Don’t worry about what anybody else thinks. It almost doesn’t matter what you’re doing; if you’re doing it with total conviction and it’s honest, it will probably be good. I feel like a lot of musicians in music school, get all these skills, they could play giant steps and on toes or whatever, but nobody really cares about it. It doesn’t matter at all. Then, they have all these skills and they don’t know what to do with them. They’re like ‘oh, I’m really good at
playing over chord changes, I’m just gonna play over chord changes.’ Everybody can play over chord changes! How you’re going to do that? Make it interesting!
Bogdan: There’s no creativity.
Moppa: Right. But that’s not just like creativity; it’s just like …awareness. It’s like ‘oh right! Everybody plays over chord changes, ‘how could I do that differently? I could play weird over chord changes’. Cool! Do that! Get into really complicated harmonies and play over that, like some people do; and there’s some great music made that way. Or really simple chord changes with crazy meters. Fine. Go really deep into that. Or you don’t really like to play over chord changes, and you just want to play hour-long drones with overtones on the top of it. Cool! Do that!

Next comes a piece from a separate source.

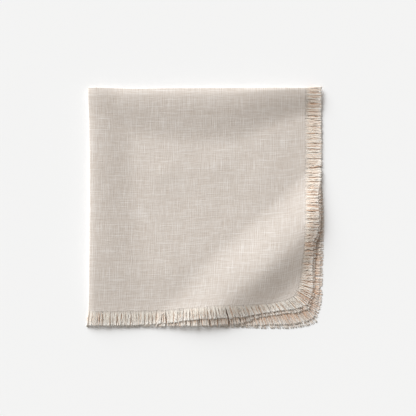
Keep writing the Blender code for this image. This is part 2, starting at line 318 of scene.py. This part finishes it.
# Colours of the linen, from its shaded hollows to its lightest slubs
LINEN_DEEP = (0.462, 0.372, 0.297, 1)
LINEN_PALE = (0.742, 0.692, 0.646, 1)
LINEN_ROUGHNESS = 0.85
LINEN_SHEEN = 0.12

# Threads and slubs as streaks of noise: their size across the cloth and down it, in
# millimetres, the detail of the noise, and the offset that sets one apart from the others
Streaks = namedtuple("Streaks", "across down detail offset")
DOWN_THREADS = Streaks(0.46, 12, 1.0, 3.1)
CROSS_THREADS = Streaks(8, 0.52, 1.0, 11.7)
DOWN_SLUBS = Streaks(0.8, 22, 0.0, 23.9)
CROSS_SLUBS = Streaks(22, 0.8, 0.0, 37.3)
PATCHES = Streaks(30, 30, 2.0, 51.0)
OFFSET_SLANT = 0.7
SLUB_RANGE = (0.55, 0.85)

# Share of each in the tone of the cloth, and where the tone starts
WEAVE_SHARE = 0.6
WEAVE_BASE = -0.1
SLUB_SHARE = 0.36
PATCH_SHARE = 0.12

# Even pitch of the threads both ways, and how much of it shows
THREAD_PITCH = 2.3
DOWN_LATTICE = 0.09
CROSS_LATTICE = 0.05
LATTICE_RANGE = (0.3, 0.6)

# Relief of the threads
DOWN_RELIEF = 1.5
CROSS_RELIEF = 0.8
RELIEF_STRENGTH = 0.5
RELIEF_DEPTH = 0.0004

# Colours of the loose yarns: as woven at the root, brown where they lie low, pale at their ends
# The brown is painted shade and the pale ends a painted highlight, each mixed with a yarn's own
# tone
YARN_WOVEN = (0.63, 0.57, 0.51, 1)
YARN_SHADE_BROWN = (0.74, 0.47, 0.305, 1)
YARN_MIDDLE = (0.83, 0.768, 0.68, 1)
YARN_PALE_AND_HIGHLIGHT = (0.88, 0.85, 0.80, 1)

# What makes a yarn brown and what makes it pale, how far painted shade dulls the pale, and how
# long it stays as woven
# Brown is painted shade where a yarn lies low, with its own tone; pale is a painted highlight at
# its ends, with its own tone
LOW_SHADE_SHARE = 0.6
SHADE_SHARE = 0.25
ALONG_SHARE = 0.12
BROWN_RANGE = (0.3, 0.75)
HIGHLIGHT_ENDS = (0.6, 1.0)
PALE_YARNS = (0.65, 1.0)
SHADE_DULLING = 0.7
WOVEN_RANGE = (0.08, 0.3)

# Camera straight above, and the framing of the photo
CAMERA_HEIGHT = 1.6
FRAME_WIDTH = 0.4385
SENSOR = 36.0
CAMERA_X = 0.0020
CAMERA_Y = 0.0003

# Soft studio light from the upper left, over an even pale fill
KEY_ELEVATION = math.radians(25)
KEY_BEARING = math.radians(124)
KEY_STRENGTH = 5.25
KEY_SOFTNESS = math.radians(44)
KEY_COLOUR = (0.948, 0.975, 1.0)
FILL_COLOUR = (1.0, 0.94, 0.87, 1)
FILL_STRENGTH = 0.33

# Pale floor, its size in metres
FLOOR_COLOUR = (0.9, 0.9, 0.9, 1)
FLOOR_ROUGHNESS = 0.95
FLOOR_SIZE = 4.0

# A place on the folded cloth: the share of the way from the fold to the open edge, and the turn
# round the fold, a quarter turn up or down on the runs beside it
Station = namedtuple("Station", "share turn")

# A yarn: its line, its radius and the depth of painted shade on it at each step, and its own tone
Yarn = namedtuple("Yarn", "points radii lows shade")

# A lock: where it ends along the edge, where its tips meet, and how its yarns lie. The yarns
# round a fold are in none.
Lock = namedtuple("Lock", "end middle pull lean longer")
FOLD_LOCK = Lock(0.0, 0.0, 0.0, 0.0, 0.0)


def mix(low, high, weight):
    return low + (high - low) * weight


def ease(value):
    """Go smoothly from 0 to 1 while the value does."""
    value = min(max(value, 0.0), 1.0)
    return value * value * (3 - 2 * value)


def fading(value):
    """Fall smoothly from 1 at 0 to nothing at 1 and at -1."""
    return 1 - ease(abs(value))


def lookup(rows, at, column):
    """Read one column of a table on a smooth curve through its rows, placed by their first one."""
    place = 0
    while place < len(rows) - 2 and at > rows[place + 1][0]:
        place += 1
    before = rows[max(place - 1, 0)]
    start = rows[place]
    end = rows[place + 1]
    after = rows[min(place + 2, len(rows) - 1)]
    span = end[0] - start[0]
    t = min(max((at - start[0]) / span, 0.0), 1.0)
    values = [getattr(row, column) for row in (before, start, end, after)]
    slope_in = span * (values[2] - values[0]) / (end[0] - before[0])
    slope_out = span * (values[3] - values[1]) / (after[0] - start[0])
    curve = mix(values[1], values[2], ease(t))
    return curve + slope_in * t * (1 - t) ** 2 - slope_out * t * t * (1 - t)


def between_layers(rows, at, upper, outer):
    """Blend a layer table: upper is 1 in the top pair, outer is 1 on the outside of the roll."""
    top_pair = mix(lookup(rows, at, "second"), lookup(rows, at, "top"), outer)
    low_pair = mix(lookup(rows, at, "third"), lookup(rows, at, "bottom"), outer)
    return mix(low_pair, top_pair, upper)


def past_edge(x, depth, layer):
    """How far a place lies outside the woven field of one layer, or less than 0 inside it."""
    side = x - lookup(RIGHT_EDGE, depth / FIELD_SPAN, layer)
    end = depth - lookup(BOTTOM_EDGE, x / FIELD_SPAN, layer)
    return max(side, end)


def one_roll(rows, at, distance):
    """Height of a roll beside its fold, a distance in from the fold."""
    crest = lookup(rows, at, "crest")
    past = distance - crest
    height = lookup(rows, at, "height")
    if past < 0:
        return height - ROLL_DIP * (past / crest) ** 2
    return height * fading(past / (lookup(rows, at, "width") - crest))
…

Thinking about how it fits into the big picture, I think this is important and I don’t think people do that. That’s a really rumble answer to a question I don’t remember.
Bogdan: So you think that, the way is in Europe right now, for example.. First you have a door opening for you and then you have to create. It’s not really encouraging your creativity, right?
Diana: It can be a restriction.
Moppa: Right. And to my ears it is. Just because in any given year, the music that I really liked, tends to be made by obscure Americans, or really crazy Europeans, like
The Thing, or whatever. Or, I guess like other Evan Parker people, like
Axel Dorner, you know him?
Bogdan: He played here.
Moppa: Right. His trumpets are like choouuuuuu, like white noise to the trumpet for an hour. Now we’re talking. That is a thing. So I feel like that’s the stuff that it really catches my attention. Is that making sense?